Center for Community Change Action, a Washington, D.C.-based progressive community organizing group, is one of three organizations linked to the Immigrant Voters Win PAC. Deepak Bhargava, the executive director of the Center for Community Change, is a member of the U.S. programs advisory board at Soros's Open Society Foundations.

Bhargava's group, which hides its donors, receives funds from Soros's foundation in addition to a number of other large liberal groups, according to unredacted tax forms previously obtained by the Washington Free Beacon that shed light on the group's donors.

The Latino Victory Project, another group involved with the campaign tied to the Immigrant Voters Win PAC, was co-founded by actress Eva Longoria and Henry Muñoz, a San Antonio-based entrepreneur who has chaired the Democratic National Committee's national finance committee since 2013.

Longoria and Muñoz also ran the Futuro Fund, a former arm of President Barack Obama's reelection campaign, which hauled in $32 million for Obama's campaign in 2012.

America's Voice, the third group tied to the Immigrant Voters Win PAC, states its mission as pushing for "[a] direct, fair, and inclusive road to citizenship for immigrants in the U.S. without papers" and "channels for future legal immigration that are flexible and functional."

Steyer joined America's Voice, the Center for Community Change Action, and CASA in Action, a Mid-Atlantic immigration reform group with nearly one million members, leading up to Virginia's gubernatorial election last year.

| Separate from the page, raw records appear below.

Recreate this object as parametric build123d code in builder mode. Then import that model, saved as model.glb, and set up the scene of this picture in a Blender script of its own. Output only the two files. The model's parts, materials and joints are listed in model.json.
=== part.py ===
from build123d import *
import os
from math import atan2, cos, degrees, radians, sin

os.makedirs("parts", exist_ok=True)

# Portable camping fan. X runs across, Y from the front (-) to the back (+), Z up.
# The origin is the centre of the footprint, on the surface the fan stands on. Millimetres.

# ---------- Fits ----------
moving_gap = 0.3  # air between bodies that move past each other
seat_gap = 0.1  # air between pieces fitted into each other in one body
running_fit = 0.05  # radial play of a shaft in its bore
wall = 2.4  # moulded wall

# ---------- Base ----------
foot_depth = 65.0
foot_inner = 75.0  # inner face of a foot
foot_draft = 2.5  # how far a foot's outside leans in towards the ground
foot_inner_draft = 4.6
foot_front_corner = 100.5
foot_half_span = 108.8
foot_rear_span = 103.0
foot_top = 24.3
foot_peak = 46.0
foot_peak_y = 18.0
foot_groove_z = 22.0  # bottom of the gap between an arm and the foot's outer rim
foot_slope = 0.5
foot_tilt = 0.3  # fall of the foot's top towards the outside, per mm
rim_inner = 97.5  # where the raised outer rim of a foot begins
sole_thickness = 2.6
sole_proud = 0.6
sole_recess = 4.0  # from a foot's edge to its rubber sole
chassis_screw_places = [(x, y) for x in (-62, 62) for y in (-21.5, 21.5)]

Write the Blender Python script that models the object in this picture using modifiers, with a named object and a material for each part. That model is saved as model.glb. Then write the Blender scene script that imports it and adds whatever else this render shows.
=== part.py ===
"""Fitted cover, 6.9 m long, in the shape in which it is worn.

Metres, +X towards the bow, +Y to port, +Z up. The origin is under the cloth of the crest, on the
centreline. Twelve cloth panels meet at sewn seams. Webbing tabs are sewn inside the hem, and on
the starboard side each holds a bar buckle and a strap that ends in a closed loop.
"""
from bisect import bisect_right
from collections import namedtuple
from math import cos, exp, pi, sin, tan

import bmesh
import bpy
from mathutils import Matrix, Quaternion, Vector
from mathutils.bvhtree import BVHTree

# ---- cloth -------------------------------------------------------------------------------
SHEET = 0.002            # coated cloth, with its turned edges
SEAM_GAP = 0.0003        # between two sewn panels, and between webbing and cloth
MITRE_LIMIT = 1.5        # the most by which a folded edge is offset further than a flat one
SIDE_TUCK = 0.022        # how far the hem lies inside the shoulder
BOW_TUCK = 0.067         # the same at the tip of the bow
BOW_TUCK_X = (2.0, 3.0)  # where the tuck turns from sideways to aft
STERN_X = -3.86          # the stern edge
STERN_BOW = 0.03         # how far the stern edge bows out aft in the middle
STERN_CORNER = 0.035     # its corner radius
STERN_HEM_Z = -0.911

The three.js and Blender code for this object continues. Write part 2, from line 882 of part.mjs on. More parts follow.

More than $450,000 was passed from the Immigrant Voters Win PAC to CASA in Action before the November elections. Voters Win gave CASA in Action another contribution in the amount of $121,794 in December, new records show.

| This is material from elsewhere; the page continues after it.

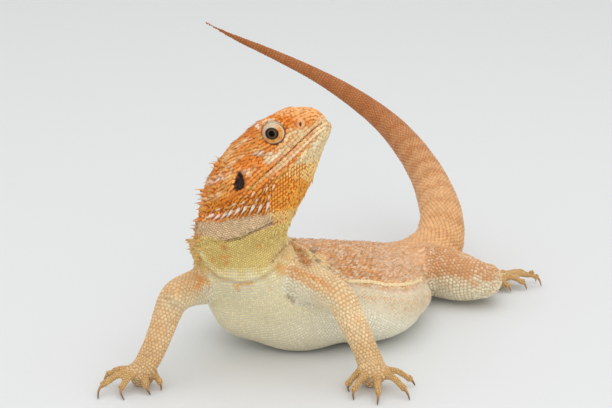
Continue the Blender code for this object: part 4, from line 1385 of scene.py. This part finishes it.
NECK_SPIKES = [
    ((200.0, 219.0), (194.6, 221.6)), ((198.0, 226.0), (191.4, 228.6)), ((195.6, 232.0), (188.0, 236.0)),
    ((193.0, 238.0), (185.0, 241.2)), ((192.4, 243.6), (184.2, 246.2)), ((193.4, 249.0), (186.0, 252.6)),
    ((197.4, 236.0), (191.0, 240.0)), ((197.0, 244.0), (190.6, 248.0)), ((198.6, 254.6), (192.6, 259.4)),
    ((199.0, 262.0), (193.6, 266.6)), ((198.6, 222.6), (191.8, 224.6)), ((196.6, 229.2), (189.4, 232.0)),
    ((194.0, 235.0), (186.4, 238.4)), ((192.6, 240.8), (184.0, 243.6)), ((194.6, 246.4), (186.4, 249.8)),
    ((195.8, 252.0), (189.0, 256.0)), ((199.6, 258.2), (194.0, 262.8)), ((200.4, 232.6), (194.4, 235.6)),
    ((200.2, 240.0), (194.0, 243.4)), ((200.6, 248.6), (194.8, 252.6)),
]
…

Steyer put millions into Virginia and also provided in-kind donations to Democrat Ralph Northam's campaign, now Virginia's governor, for staff time and advertisements.

Steyer has also launched a multi-million campaign to impeach President Trump, which has frustrated Democratic leaders. Steyer also claims he will not donate to Democrats in 2018 after the party caved on the government shutdown.

Steyer's group did not return a request for comment on it bankrolling the Immigrant Voters Win PAC.